To simply determine if a string contains a match, use IsMatch:
public bool IsValidUSPhone(string number)
{
return Regex.IsMatch(number, @"\(\d{3}\)\s\d{3}-\d{4}");
}
The Match object contains a lot of information about the matched sub-string. As you can see in the following code, it has a Success property that will return true if a match was found. The Value property contains the matched sub-string, as in the following code:
string text = "Please call us at (808) 867-5309 to inquire about our offer.";
string expression = @"\(\d{3}\)\s\d{3}-\d{4}";
Match m = Regex.Match(text, expression);
if (m.Success)
{
Console.WriteLine(string.Format("Phone: {0}", m.Value));
}
If the text contains several sub-strings that will match the expression, the Match object will contain all of them, and you can loop through them as in the following code.
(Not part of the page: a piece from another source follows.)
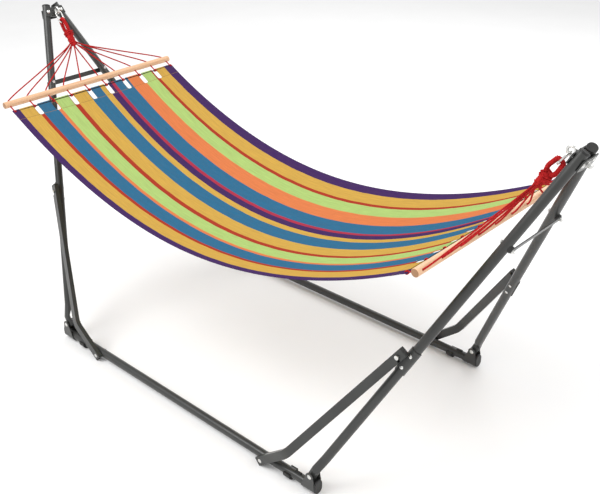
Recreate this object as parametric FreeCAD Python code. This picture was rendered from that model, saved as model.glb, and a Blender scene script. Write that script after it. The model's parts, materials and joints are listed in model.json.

Notice that I'm also using the Index and Length properties.
string text = "Please call us at (808) 867-5309 or (808) 555-1212 at your earliest convenience.";
string expression = @"\(\d{3}\)\s\d{3}-\d{4}";
Match m = Regex.Match(text, expression);
while (m.Success)
{
Console.WriteLine(string.Format("The phone # {0} starts at position {1}, and is {2} characters long.", m.Value, m.Index, m.Length));
m = m.NextMatch();
}
By using parentheses around sections of the match expression, you can pull out parts of the match value. The Match object contains a Groups property. When there is a match, it always has one item in the Groups collection, which is the matched value. When you use parentheses around parts of the expression, it puts those parts into Groups items. I added parentheses around the area code match, and around the phone number match.
string text = "Please call us at (808) 867-5309 or (808) 555-1212 at your earliest convenience.";
string expression = @"\((\d{3})\)\s(\d{3}-\d{4})";
Match m = Regex.Match(text, expression);
while (m.Success)
{
Console.WriteLine("Match: {0} Area code: {1} Phone #: {2}", m.Groups[0], m.Groups[1], m.Groups[2]);
m = m.NextMatch();
}
This is good for simple tasks, but the MatchCollection is much better for more complex code.
string text = "Please call us at (808) 867-5309 or (808) 555-1212 at your earliest convenience.";
string expression = @"\(\d{3}\)\s\d{3}-\d{4}";
MatchCollection matches = Regex.Matches(text, expression);
Console.WriteLine("There are {0} phone numbers in the string.", matches.Count);
foreach (Match m in matches)
{
Console.WriteLine(string.Format("Phone: {0}", m.Value));
}
If you wanted to perform Linq queries against a match collection, you first have to get it into a list that implements IEnumerable. I'm sure there are many ways to do this, but here is one way:
List<Match> mlist = matches.OfType<Match>().ToList();
Replacing text is so much better using the Regex.Replace instead of the standard String replace method. Here is a very simple replace, which will simple replace (808) with (800). It will replace all occurrences of (808). Notice that in the replace expression I don't need to escape the parentheses characters:
string text = "Please call us at (808) 867-5309 or (808) 555-1212 at your earliest convenience.";
string matchExpression = @"\(808\)";
string replaceExpression = @"(800)";
string newText = Regex.Replace(text, matchExpression, replaceExpression);
Console.WriteLine(newText);
Here is an example of reformatting the phone number to 800.555.1212 format. I'm using parentheses to group sections of the match. In the replace expression, you can refer to groups by their index using the "$" character. In the match expression, the $ is to match the end of the string, but in the replace expression, it refers to the matched sub-group.
string text = "Please call us at (808) 867-5309 or (808) 555-1212 at your earliest convenience.";
string matchExpression = @"\((\d{3})\)\s(\d{3})-(\d{4})";
string replaceExpression = @"$1.$2.$3";
string newText = Regex.Replace(text, matchExpression, replaceExpression);
Console.WriteLine(newText);
There are many things you cannot do, however, with the replace expression. An example is to change the case of the matched value. If you wanted to match html tags and make them all lowercase, for example, you would not be able to use the following match and replace expressions:
string text = "<P><H1>My Heading<h1><p>";
string matchExpression = @"((?:</?)\w+)(?=.*?>)";
string replaceExpression = "$1";
string newText = Regex.Replace(text, matchExpression, replaceExpression.ToLower());
Console.WriteLine(newText);
The ToLower() operates on the replace expression itself, not on the text it's replacing. In order to do this, and other complex replaces, you need to use a MatchEvaluator. This is really easy to do. Before I ever used it, I saw the word "delegate" and thought it would difficult to figure out, but it's so easy. You need to have a function that accepts a Match object as a parameter and returns a string to create a MatchEvaluator. Below is the code to replace the html tags with all lower case tags:
public string HtmlTagsToLower(string html)
{
string matchExpression = @"((?:</?)\w+)(?=.*?>)";
MatchEvaluator tolower = MatchEvaluatorToLower;
return Regex.Replace(html, matchExpression, tolower);
}
private string MatchEvaluatorToLower(Match m)
{
return m.Value.ToLower();
}
I hope this helps to understand how to use the Regex methods.